[Start of Raw data]

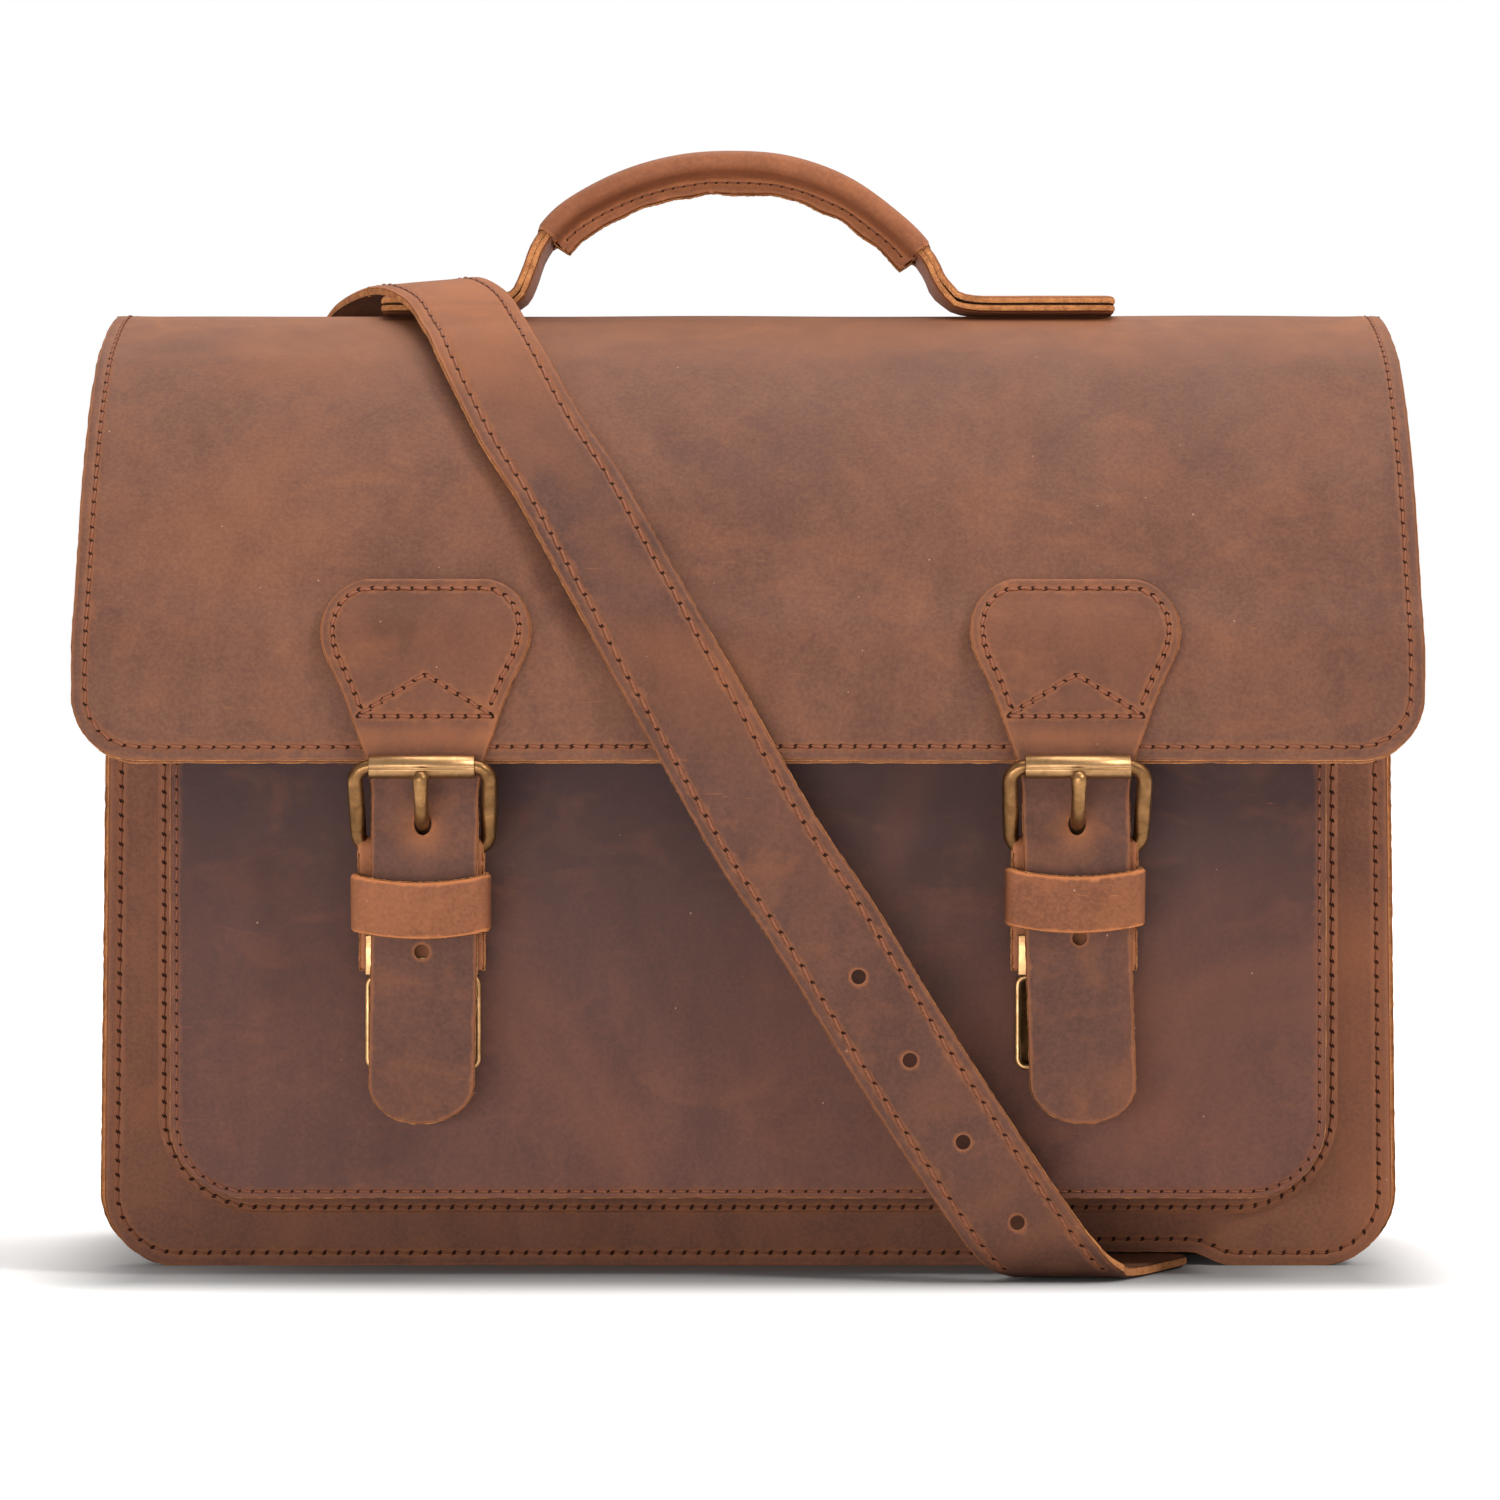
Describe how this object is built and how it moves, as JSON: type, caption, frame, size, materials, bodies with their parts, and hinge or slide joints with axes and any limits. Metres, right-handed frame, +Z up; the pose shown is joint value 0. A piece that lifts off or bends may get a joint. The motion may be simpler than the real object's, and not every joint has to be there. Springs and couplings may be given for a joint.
{
  "type": "satchel bag",
  "caption": "Leather satchel with a hinged flap, front pocket, carrying handle, shoulder strap and buckled tuck-lock closures.",
  "frame": {"origin": "centre of the bag's bounding box in plan, on the surface it stands on", "axes": "+X along the width, to the right seen from the front; +Y to the back wall; +Z up"},
  "size_m": [0.4074, 0.2009, 0.3547],
  "materials": {
    "leather": "waxed pull-up leather, satin",
    "tan_leather": "waxed leather, lighter where it bends",
    "lining": "suede flesh side, matt",
    "brass": "antique brass, satin"
  },
  "bodies": {
    "bag": {"front_panel": "leather", "back_panel": "leather", "main_gusset": "leather", "pocket_panel": "leather", "pocket_gusset": "tan_leather", "flap_seam_leather": "leather", "strap_rear_left": "leather", "strap_short_right": "leather", "strap_buckle_frame": "brass", "lock_base_left": "brass", "lock_backing_left": "brass", "ring_chape_left": "leather", "lock_base_right": "brass", "lock_backing_right": "brass", "ring_chape_right": "leather"},
    "flap_top": {"flap_top_leather": "leather", "flap_top_lining": "lining", "strap_top_run": "leather", "handle_tab_upper_left": "leather", "handle_tab_lower_left": "leather", "handle_tab_upper_right": "leather", "handle_tab_lower_right": "leather"},
    "handle": {"handle_strap_outer": "leather", "handle_strap_inner": "leather", "handle_core": "lining", "handle_grip_wrap": "leather"},
    "flap_front": {"flap_front_leather": "leather", "flap_front_lining": "lining", "strap_front_run": "leather", "closure_head_left": "leather", "closure_head_right": "leather"},
    "strap_prong": {"strap_buckle_prong": "brass"},
    "closure_left": {"closure_strap_left": "leather", "closure_tab_left": "tan_leather", "buckle_frame_left": "brass", "lock_clip_left": "brass"},
    "keeper_left": {"keeper_left": "tan_leather"},
    "roller_left": {"buckle_roller_left": "brass"},
    "prong_left": {"buckle_prong_left": "brass"},
    "lock_catch_left": {"lock_slider_left": "brass"},
    "ring_left": {"strap_ring_left": "brass", "strap_end_left": "leather"},
    "closure_right": {"closure_strap_right": "leather", "closure_tab_right": "tan_leather", "buckle_frame_right": "brass", "lock_clip_right": "brass"},
    "keeper_right": {"keeper_right": "tan_leather"},
    "roller_right": {"buckle_roller_right": "brass"},
    "prong_right": {"buckle_prong_right": "brass"},
    "lock_catch_right": {"lock_slider_right": "brass"},
    "ring_right": {"strap_ring_right": "brass", "strap_end_right": "leather"}
  },
  "joints": [
    {"name": "flap_lift", "type": "hinge", "parent": "bag", "child": "flap_top", "pos_m": [0, 0.091, 0.2865], "axis": [-1, 0, 0], "range_deg": [0, 115]},
    {"name": "flap_fold", "type": "hinge", "parent": "flap_top", "child": "flap_front", "pos_m": [0, -0.0305, 0.2866], "axis": [-1, 0, 0], "range_deg": [0, 85]},
    {"name": "handle_flex", "type": "hinge", "parent": "flap_top", "child": "handle", "pos_m": [0, 0.0285, 0.3037], "axis": [1, 0, 0], "range_deg": [-9, 20], "stiffness_Nm_per_rad": 0.6},
    {"name": "strap_prong_lift", "type": "hinge", "parent": "bag", "child": "strap_prong", "pos_m": [0.14, 0.0355, 0.0024], "axis": [-1, 0, 0], "range_deg": [0, 3]},
    {"name": "closure_swing_left", "type": "hinge", "parent": "flap_front", "child": "closure_left", "pos_m": [-0.0985, -0.0898, 0.1635], "axis": [-1, 0, 0], "range_deg": [0, 85], "stiffness_Nm_per_rad": 0.03, "springref_deg": -20.05},
    {"name": "roller_spin_left", "type": "hinge", "parent": "closure_left", "child": "roller_left", "pos_m": [-0.0985, -0.0937, 0.156], "axis": [1, 0, 0], "continuous": true},
    {"name": "prong_tilt_left", "type": "hinge", "parent": "closure_left", "child": "prong_left", "pos_m": [-0.0985, -0.083, 0.131], "axis": [1, 0, 0], "range_deg": [0, 5]},
    {"name": "keeper_slide_left", "type": "slide", "parent": "closure_left", "child": "keeper_left", "axis": [0, 0, 1], "range_m": [0, 0.004]},
    {"name": "lock_release_left", "type": "slide", "parent": "bag", "child": "lock_catch_left", "axis": [0, 0, -1], "range_m": [0, 0.004], "stiffness_N_per_m": 300, "springref_m": -0.003},
    {"name": "ring_swing_left", "type": "hinge", "parent": "bag", "child": "ring_left", "pos_m": [-0.14, 0.0897, 0.203], "axis": [-1, 0, 0], "range_deg": [0, 10]},
    {"name": "closure_swing_right", "type": "hinge", "parent": "flap_front", "child": "closure_right", "pos_m": [0.0985, -0.0898, 0.1635], "axis": [-1, 0, 0], "range_deg": [0, 85], "stiffness_Nm_per_rad": 0.03, "springref_deg": -20.05},
    {"name": "roller_spin_right", "type": "hinge", "parent": "closure_right", "child": "roller_right", "pos_m": [0.0985, -0.0937, 0.156], "axis": [1, 0, 0], "continuous": true},
    {"name": "prong_tilt_right", "type": "hinge", "parent": "closure_right", "child": "prong_right", "pos_m": [0.0985, -0.083, 0.131], "axis": [1, 0, 0], "range_deg": [0, 5]},
    {"name": "keeper_slide_right", "type": "slide", "parent": "closure_right", "child": "keeper_right", "axis": [0, 0, 1], "range_m": [0, 0.004]},
    {"name": "lock_release_right", "type": "slide", "parent": "bag", "child": "lock_catch_right", "axis": [0, 0, -1], "range_m": [0, 0.004], "stiffness_N_per_m": 300, "springref_m": -0.003},
    {"name": "ring_swing_right", "type": "hinge", "parent": "bag", "child": "ring_right", "pos_m": [0.14, 0.0897, 0.203], "axis": [1, 0, 0], "range_deg": [0, 10]}
  ]
}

[End of Raw data]

▶ _Given instruction_: Extract all lines containing the word "joints".

▶ _The response_:
Describe how this object is built and how it moves, as JSON: type, caption, frame, size, materials, bodies with their parts, and hinge or slide joints with axes and any limits. Metres, right-handed frame, +Z up; the pose shown is joint value 0. A piece that lifts off or bends may get a joint. The motion may be simpler than the real object's, and not every joint has to be there. Springs and couplings may be given for a joint.
  "joints": [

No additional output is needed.